• **Direction**
Review the material line by line. Identify and copy every line that contains the string "joints".
======== Stored records ========
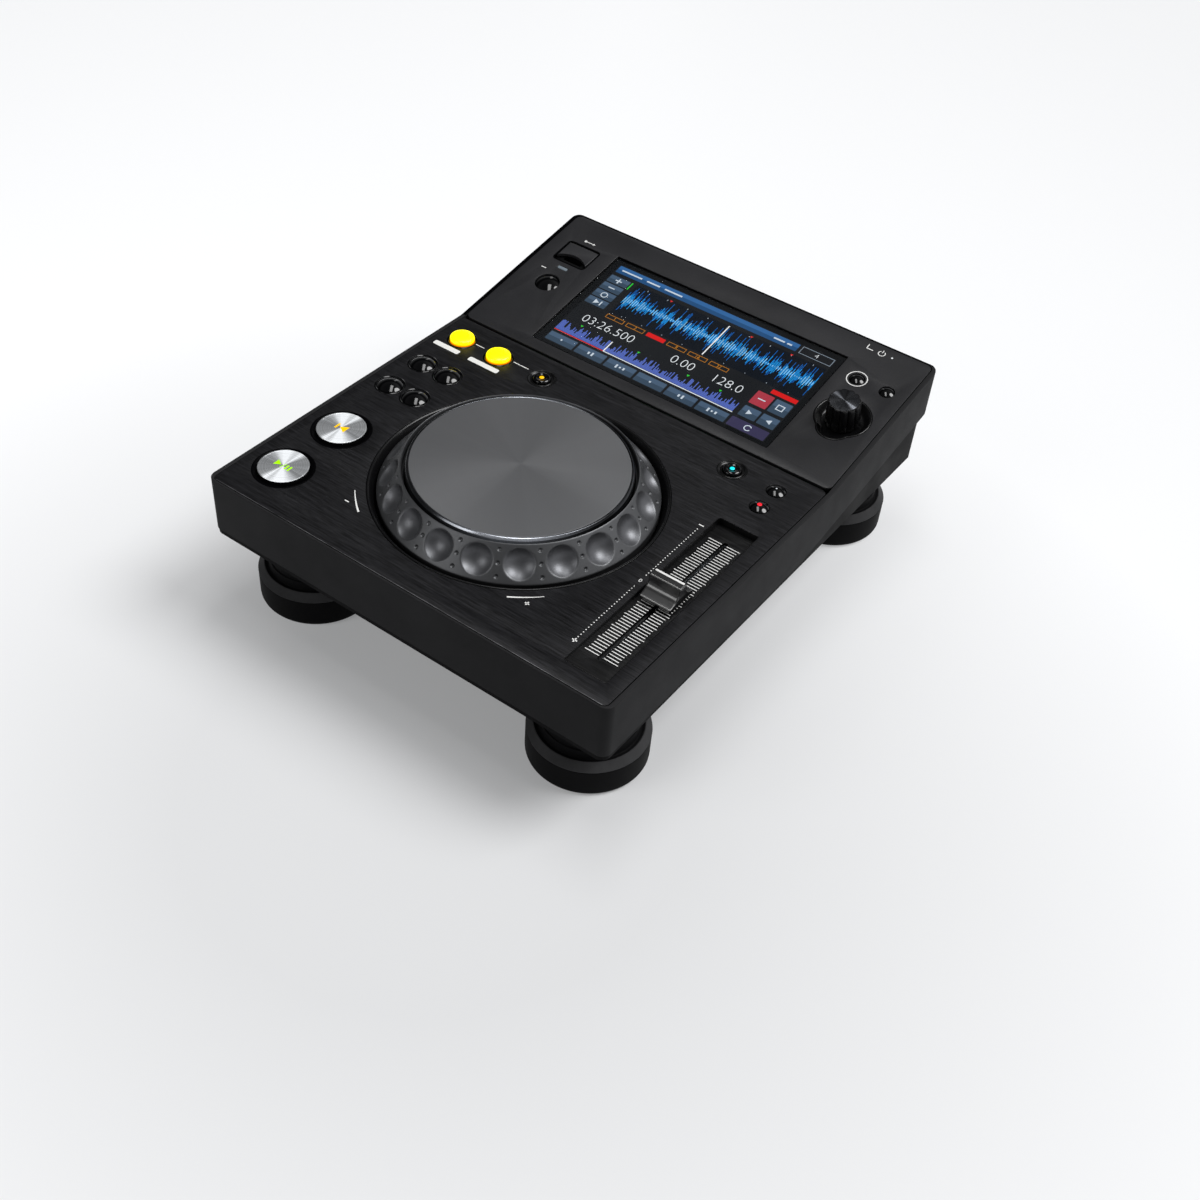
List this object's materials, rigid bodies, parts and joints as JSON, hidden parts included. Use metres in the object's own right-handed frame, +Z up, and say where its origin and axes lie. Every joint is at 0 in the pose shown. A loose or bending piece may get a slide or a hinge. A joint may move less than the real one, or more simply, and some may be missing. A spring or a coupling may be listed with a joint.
{
  "type": "dj multi player",
  "caption": "Flat dj deck on round feet with a dimpled jog wheel, tempo fader and round keys, and a tilted screen housing behind.",
  "frame": {"origin": "middle of the footprint on the surface that the feet stand on", "axes": "+Z up, -Y the front where the user stands, +X the right side with the tempo fader"},
  "size_m": [0.2446, 0.3018, 0.1022],
  "materials": {
    "charcoal_plastic": "fine-textured charcoal plastic",
    "black_plastic": "satin black plastic",
    "gloss_black": "polished black plastic",
    "brushed_black": "black sheet brushed side to side",
    "black_rubber": "matte black rubber",
    "grey_ring": "satin dark grey",
    "spun_grey": "mid grey disc with fine turned grooves",
    "spun_silver": "bright turned metal",
    "lit_yellow": "translucent yellow, lit from inside",
    "screen_glass": "flat dark display glass",
    "bare_steel": "bright stamped steel",
    "board_green": "green circuit board",
    "ivory_plastic": "pale plastic"
  },
  "bodies": {
    "case": {"lower_case": "black_plastic", "jog_well": "black_plastic", "jog_sensor": "black_plastic", "fader_tray": "black_plastic", "usb_socket": "black_plastic", "rear_jack_plate": "black_plastic", "mains_inlet": "black_plastic", "upper_case": "charcoal_plastic", "screen_panel": "charcoal_plastic", "foot_front_left": "black_rubber", "foot_front_right": "black_rubber", "foot_rear_left": "black_rubber", "foot_rear_right": "black_rubber", "deck_plate": "brushed_black", "deck_key_board": "board_green", "tempo_key_board": "board_green", "usb_key_board": "board_green", "screen_key_board": "board_green", "main_board": "board_green", "power_board": "board_green", "play_ring": "gloss_black", "cue_ring": "gloss_black", "selector_dish": "gloss_black", "phono_jack_left": "spun_silver", "phono_jack_right": "spun_silver", "jog_bearing": "ivory_plastic", "usb_light_bar": "ivory_plastic", "fader_track": "bare_steel", "lcd_module": "bare_steel", "selector_encoder": "bare_steel", "network_jack": "bare_steel", "usb_b_jack": "bare_steel", "screen_glass": "screen_glass"},
    "jog_turning": {"jog_wheel": "grey_ring", "jog_spindle": "bare_steel", "jog_encoder_disc": "bare_steel"},
    "jog_top": {"jog_platter": "spun_grey"},
    "tempo_fader": {"fader_lever": "bare_steel", "fader_cap": "black_plastic"},
    "selector_turning": {"selector_rotor": "ivory_plastic"},
    "selector_pushing": {"selector_shaft": "bare_steel", "selector_knob": "black_plastic"},
    "usb_flap": {"usb_cover": "black_plastic"},
    "power_key": {"power_button": "black_plastic"},
    "play_key": {"play_button": "spun_silver"},
    "cue_key": {"cue_button": "spun_silver"},
    "track_back_key": {"track_back_button": "gloss_black"},
    "track_forward_key": {"track_forward_button": "gloss_black"},
    "search_back_key": {"search_back_button": "gloss_black"},
    "search_forward_key": {"search_forward_button": "gloss_black"},
    "loop_in_key": {"loop_in_button": "lit_yellow"},
    "loop_out_key": {"loop_out_button": "lit_yellow"},
    "loop_exit_key": {"loop_exit_button": "gloss_black"},
    "vinyl_mode_key": {"vinyl_mode_button": "gloss_black"},
    "tempo_range_key": {"tempo_range_button": "gloss_black"},
    "master_tempo_key": {"master_tempo_button": "gloss_black"},
    "usb_stop_key": {"usb_stop_button": "gloss_black"},
    "back_key": {"back_button": "gloss_black"},
    "tag_key": {"tag_button": "gloss_black"}
  },
  "joints": [
    {"name": "jog_spin", "type": "hinge", "parent": "case", "child": "jog_turning", "pos_m": [-0.0012, -0.05655, 0.08], "axis": [0, 0, 1], "continuous": true},
    {"name": "jog_press", "type": "slide", "parent": "jog_turning", "child": "jog_top", "axis": [0, 0, -1], "range_m": [0, 0.0005], "stiffness_N_per_m": 4000, "springref_m": -0.0008},
    {"name": "tempo_slide", "type": "slide", "parent": "case", "child": "tempo_fader", "axis": [0, 1, 0], "range_m": [-0.05, 0.05]},
    {"name": "selector_spin", "type": "hinge", "parent": "case", "child": "selector_turning", "pos_m": [0.0983, 0.09113, 0.08899], "axis": [0, -0.1805, 0.9836], "continuous": true},
    {"name": "selector_push", "type": "slide", "parent": "selector_turning", "child": "selector_pushing", "axis": [0, 0.1805, -0.9836], "range_m": [0, 0.0006], "stiffness_N_per_m": 2000, "springref_m": -0.0004},
    {"name": "usb_flap_hinge", "type": "hinge", "parent": "case", "child": "usb_flap", "pos_m": [-0.0984, 0.12608, 0.09408], "axis": [-1, 0, 0], "range_deg": [0, 95]},
    {"name": "power_press", "type": "slide", "parent": "case", "child": "power_key", "axis": [0, -1, 0], "range_m": [0, 0.001], "stiffness_N_per_m": 1500, "springref_m": -0.0004},
    {"name": "play_press", "type": "slide", "parent": "case", "child": "play_key", "axis": [0, 0, -1], "range_m": [0, 0.0005], "stiffness_N_per_m": 1500, "springref_m": -0.0004},
    {"name": "cue_press", "type": "slide", "parent": "case", "child": "cue_key", "axis": [0, 0, -1], "range_m": [0, 0.0005], "stiffness_N_per_m": 1500, "springref_m": -0.0004},
    {"name": "track_back_press", "type": "slide", "parent": "case", "child": "track_back_key", "axis": [0, 0, -1], "range_m": [0, 0.0005], "stiffness_N_per_m": 1500, "springref_m": -0.0004},
    {"name": "track_forward_press", "type": "slide", "parent": "case", "child": "track_forward_key", "axis": [0, 0, -1], "range_m": [0, 0.0005], "stiffness_N_per_m": 1500, "springref_m": -0.0004},
    {"name": "search_back_press", "type": "slide", "parent": "case", "child": "search_back_key", "axis": [0, 0, -1], "range_m": [0, 0.0005], "stiffness_N_per_m": 1500, "springref_m": -0.0004},
    {"name": "search_forward_press", "type": "slide", "parent": "case", "child": "search_forward_key", "axis": [0, 0, -1], "range_m": [0, 0.0005], "stiffness_N_per_m": 1500, "springref_m": -0.0004},
    {"name": "loop_in_press", "type": "slide", "parent": "case", "child": "loop_in_key", "axis": [0, 0, -1], "range_m": [0, 0.0005], "stiffness_N_per_m": 1500, "springref_m": -0.0004},
    {"name": "loop_out_press", "type": "slide", "parent": "case", "child": "loop_out_key", "axis": [0, 0, -1], "range_m": [0, 0.0005], "stiffness_N_per_m": 1500, "springref_m": -0.0004},
    {"name": "loop_exit_press", "type": "slide", "parent": "case", "child": "loop_exit_key", "axis": [0, 0, -1], "range_m": [0, 0.0005], "stiffness_N_per_m": 1500, "springref_m": -0.0004},
    {"name": "vinyl_mode_press", "type": "slide", "parent": "case", "child": "vinyl_mode_key", "axis": [0, 0, -1], "range_m": [0, 0.0005], "stiffness_N_per_m": 1500, "springref_m": -0.0004},
    {"name": "tempo_range_press", "type": "slide", "parent": "case", "child": "tempo_range_key", "axis": [0, 0, -1], "range_m": [0, 0.0005], "stiffness_N_per_m": 1500, "springref_m": -0.0004},
    {"name": "master_tempo_press", "type": "slide", "parent": "case", "child": "master_tempo_key", "axis": [0, 0, -1], "range_m": [0, 0.0005], "stiffness_N_per_m": 1500, "springref_m": -0.0004},
    {"name": "usb_stop_press", "type": "slide", "parent": "case", "child": "usb_stop_key", "axis": [0, 0.1805, -0.9836], "range_m": [0, 0.0005], "stiffness_N_per_m": 1500, "springref_m": -0.0004},
    {"name": "back_press", "type": "slide", "parent": "case", "child": "back_key", "axis": [0, 0.1805, -0.9836], "range_m": [0, 0.0005], "stiffness_N_per_m": 1500, "springref_m": -0.0004},
    {"name": "tag_press", "type": "slide", "parent": "case", "child": "tag_key", "axis": [0, 0.1805, -0.9836], "range_m": [0, 0.0005], "stiffness_N_per_m": 1500, "springref_m": -0.0004}
  ]
}
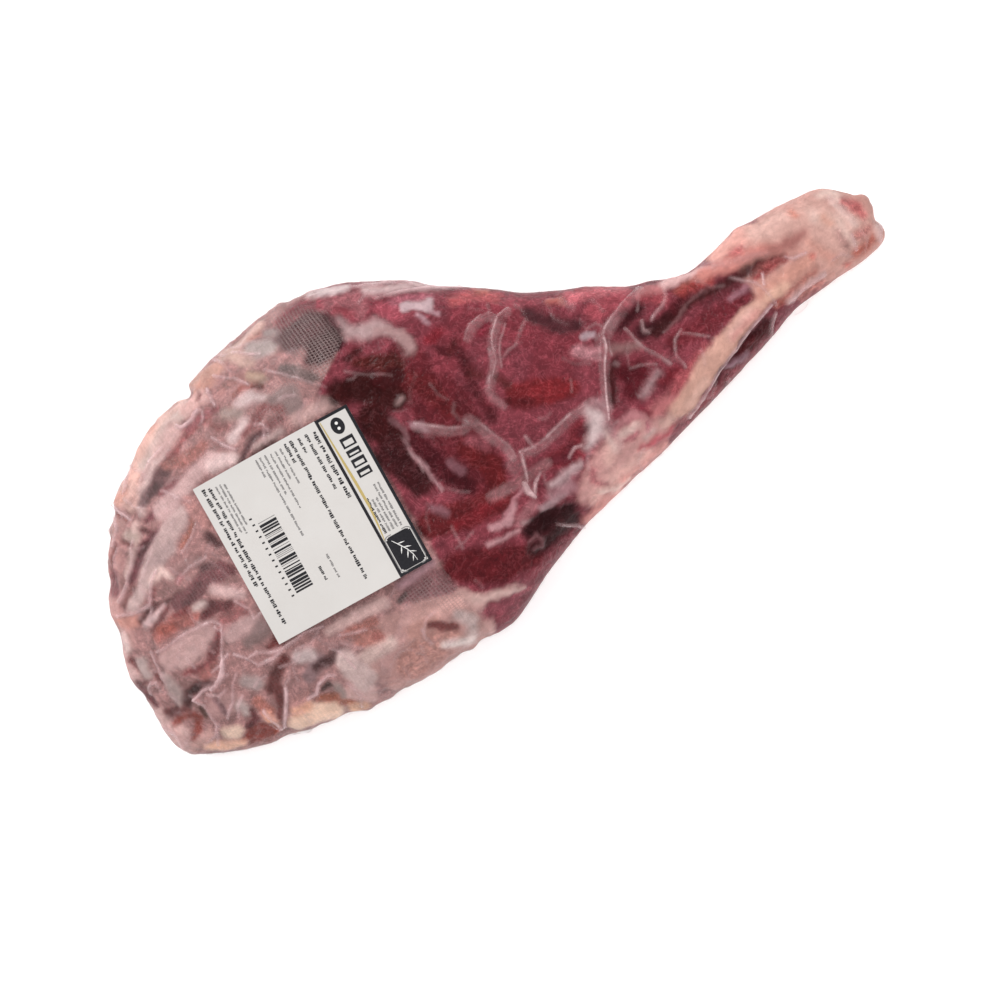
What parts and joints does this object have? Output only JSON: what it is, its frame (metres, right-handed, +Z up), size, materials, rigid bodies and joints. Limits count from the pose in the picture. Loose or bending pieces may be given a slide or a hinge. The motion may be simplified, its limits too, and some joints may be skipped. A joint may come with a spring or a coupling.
{
  "type": "vacuum-packed wild boar leg on the bone",
  "caption": "Raw hind leg of game on the bone, lying flat in tight clear vacuum film, with a gauze bone guard over the rump end and a square paper label on top.",
  "frame": {"origin": "on the floor, under the middle of the pack's bounding box", "axes": "+X along the leg from the rump to the hock, +Y across it to the hamstring side, +Z up"},
  "size_m": [0.503, 0.2272, 0.0879],
  "materials": {
    "meat": "moist raw meat with fat, membrane and a bared shin bone",
    "gauze": "waxed open-weave cotton gauze",
    "film": "glossy clear vacuum film, creased",
    "label_paper": null
  },
  "bodies": {
    "root": {"leg": "meat", "bone_guard_gauze": "gauze", "film_top": "film", "film_bottom": "film", "label": "label_paper"}
  },
  "joints": []
}
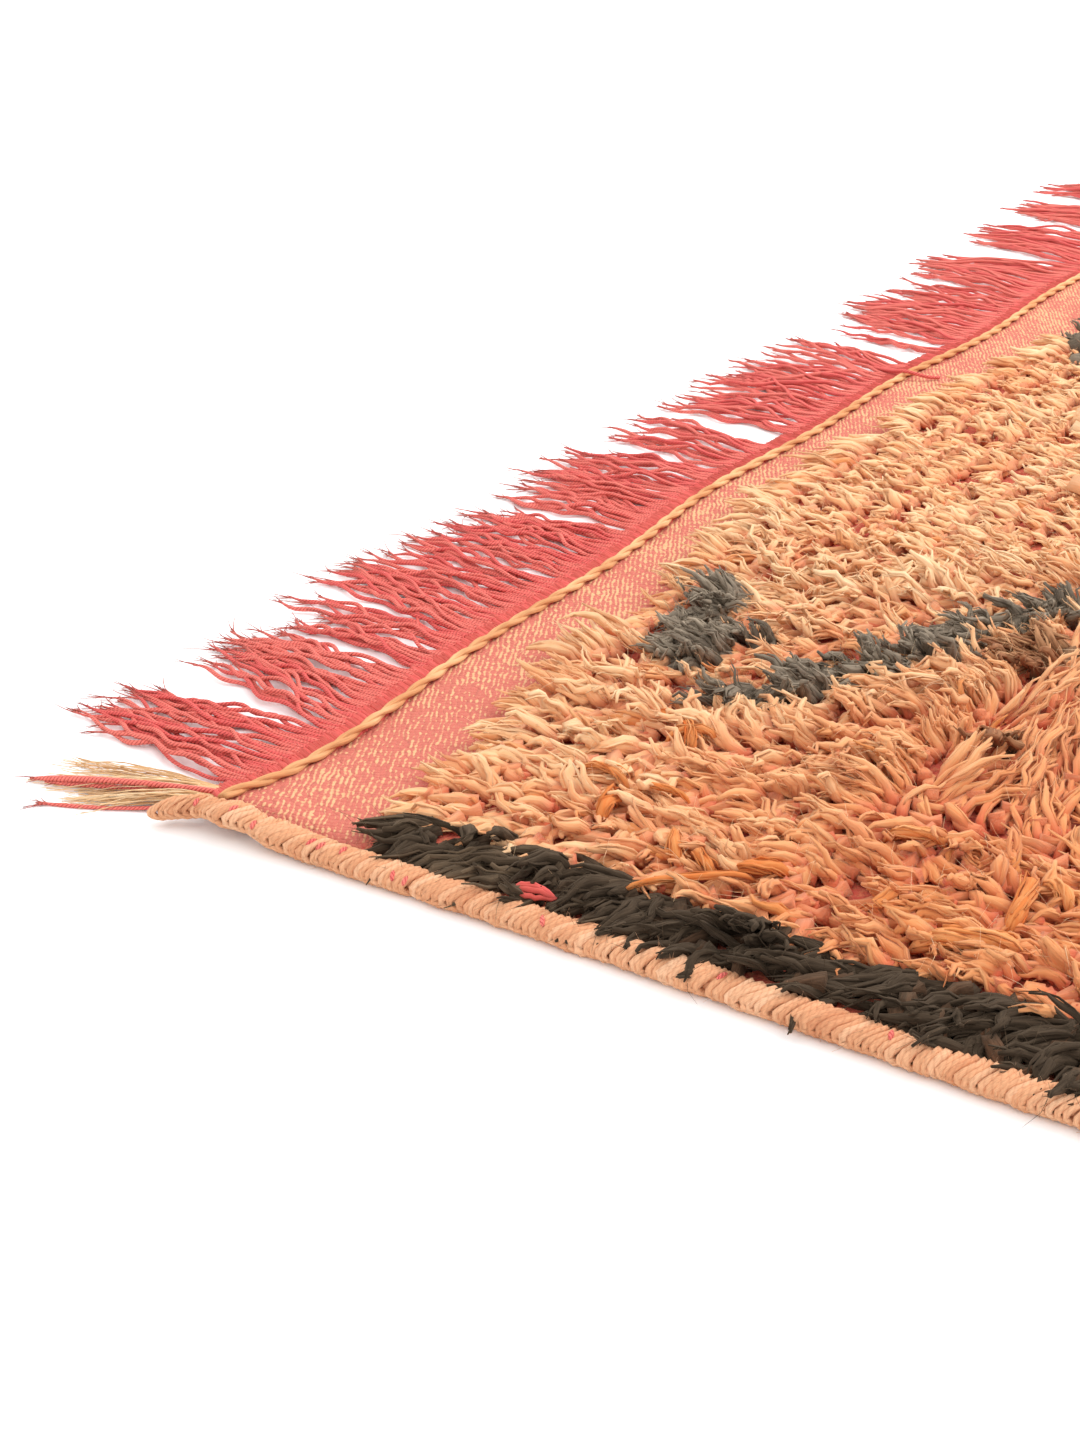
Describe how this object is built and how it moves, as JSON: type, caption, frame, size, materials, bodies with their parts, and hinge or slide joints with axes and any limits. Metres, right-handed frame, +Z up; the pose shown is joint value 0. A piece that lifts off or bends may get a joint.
========
• **Response to this exercise**
List this object's materials, rigid bodies, parts and joints as JSON, hidden parts included. Use metres in the object's own right-handed frame, +Z up, and say where its origin and axes lie. Every joint is at 0 in the pose shown. A loose or bending piece may get a slide or a hinge. A joint may move less than the real one, or more simply, and some may be missing. A spring or a coupling may be listed with a joint.
  "joints": [
What parts and joints does this object have? Output only JSON: what it is, its frame (metres, right-handed, +Z up), size, materials, rigid bodies and joints. Limits count from the pose in the picture. Loose or bending pieces may be given a slide or a hinge. The motion may be simplified, its limits too, and some joints may be skipped. A joint may come with a spring or a coupling.
  "joints": []
Describe how this object is built and how it moves, as JSON: type, caption, frame, size, materials, bodies with their parts, and hinge or slide joints with axes and any limits. Metres, right-handed frame, +Z up; the pose shown is joint value 0. A piece that lifts off or bends may get a joint.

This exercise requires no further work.